_Data_.

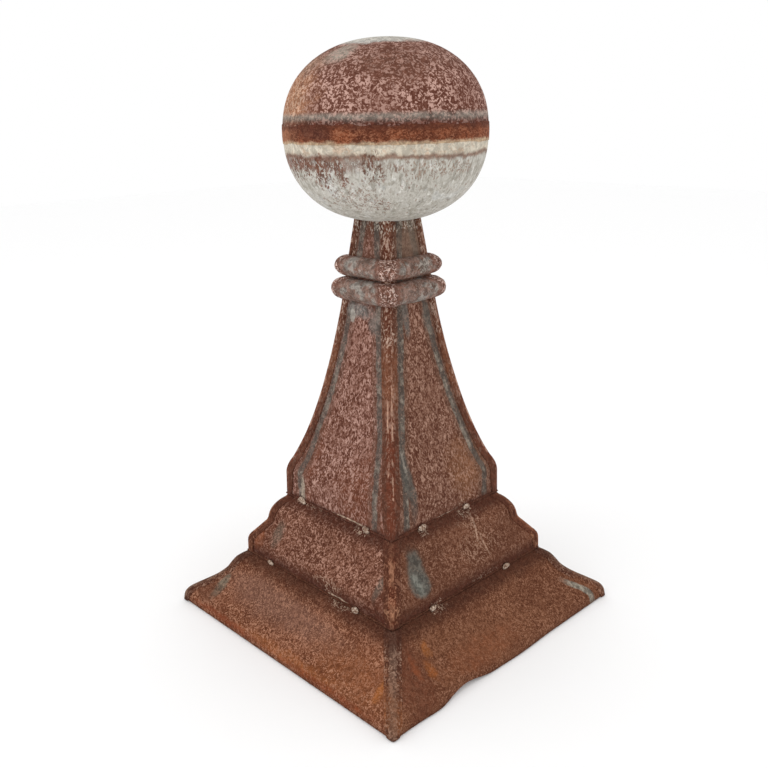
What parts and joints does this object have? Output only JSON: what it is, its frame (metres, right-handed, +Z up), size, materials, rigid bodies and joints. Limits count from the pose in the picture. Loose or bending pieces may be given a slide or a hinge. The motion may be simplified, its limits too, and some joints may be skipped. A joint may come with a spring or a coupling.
{
  "type": "garden obelisk",
  "caption": "Square stepped sheet-steel obelisk, probably once a roof finial: flared base, plinth, hollow tapering shaft with corner ribs, neck beads and a hollow ball on top.",
  "frame": {"origin": "middle of the square base, on the plane that its lower edge stands on", "axes": "+Z up through the ball, base edges along X and Y"},
  "size_m": [0.4096, 0.4096, 0.7142],
  "materials": {
    "rust_panel": "galvanised sheet steel rusted through to a dense brown and pink fleck, with grey zinc left beside the corners",
    "rust_rib": "red-brown rusted sheet steel, brighter orange where it was rubbed",
    "zinc_bead": "weathered grey zinc over sheet steel with rust breaking through at the corners",
    "zinc_ball": "pale grey oxidised zinc below, pitted brown rust above",
    "seam_rust": "thick orange-brown rust on a lapped seam",
    "solder": "dull pale grey solder"
  },
  "bodies": {
    "root": {"ball_lower_half": "zinc_ball", "ball_seam_belt": "seam_rust", "ball_upper_half": "zinc_ball", "base_corner_rib_back_left": "rust_rib", "base_corner_rib_back_right": "rust_rib", "base_corner_rib_front_left": "rust_rib", "base_corner_rib_front_right": "rust_rib", "base_panel_back": "rust_panel", "base_panel_front": "rust_panel", "base_panel_left": "rust_panel", "base_panel_right": "rust_panel", "base_top_solder_back_1": "solder", "base_top_solder_back_2": "solder", "base_top_solder_front_1": "solder", "base_top_solder_front_2": "solder", "base_top_solder_left_1": "solder", "base_top_solder_left_2": "solder", "base_top_solder_right_1": "solder", "base_top_solder_right_2": "solder", "lower_bead_back": "zinc_bead", "lower_bead_front": "zinc_bead", "lower_bead_left": "zinc_bead", "lower_bead_right": "zinc_bead", "plinth_corner_rib_back_left": "rust_rib", "plinth_corner_rib_back_right": "rust_rib", "plinth_corner_rib_front_left": "rust_rib", "plinth_corner_rib_front_right": "rust_rib", "plinth_panel_back": "rust_panel", "plinth_panel_front": "rust_panel", "plinth_panel_left": "rust_panel", "plinth_panel_right": "rust_panel", "plinth_top_solder_back_1": "solder", "plinth_top_solder_back_2": "solder", "plinth_top_solder_front_1": "solder", "plinth_top_solder_front_2": "solder", "plinth_top_solder_left_1": "solder", "plinth_top_solder_left_2": "solder", "plinth_top_solder_right_1": "solder", "plinth_top_solder_right_2": "solder", "shaft_corner_rib_back_left": "rust_rib", "shaft_corner_rib_back_right": "rust_rib", "shaft_corner_rib_front_left": "rust_rib", "shaft_corner_rib_front_right": "rust_rib", "shaft_panel_back": "rust_panel", "shaft_panel_front": "rust_panel", "shaft_panel_left": "rust_panel", "shaft_panel_right": "rust_panel", "upper_bead_back": "zinc_bead", "upper_bead_front": "zinc_bead", "upper_bead_left": "zinc_bead", "upper_bead_right": "zinc_bead"}
  },
  "joints": []
}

_Objective_. Where a line in the material contains "joints", copy that line.

_Exercise output_.
What parts and joints does this object have? Output only JSON: what it is, its frame (metres, right-handed, +Z up), size, materials, rigid bodies and joints. Limits count from the pose in the picture. Loose or bending pieces may be given a slide or a hinge. The motion may be simplified, its limits too, and some joints may be skipped. A joint may come with a spring or a coupling.
  "joints": []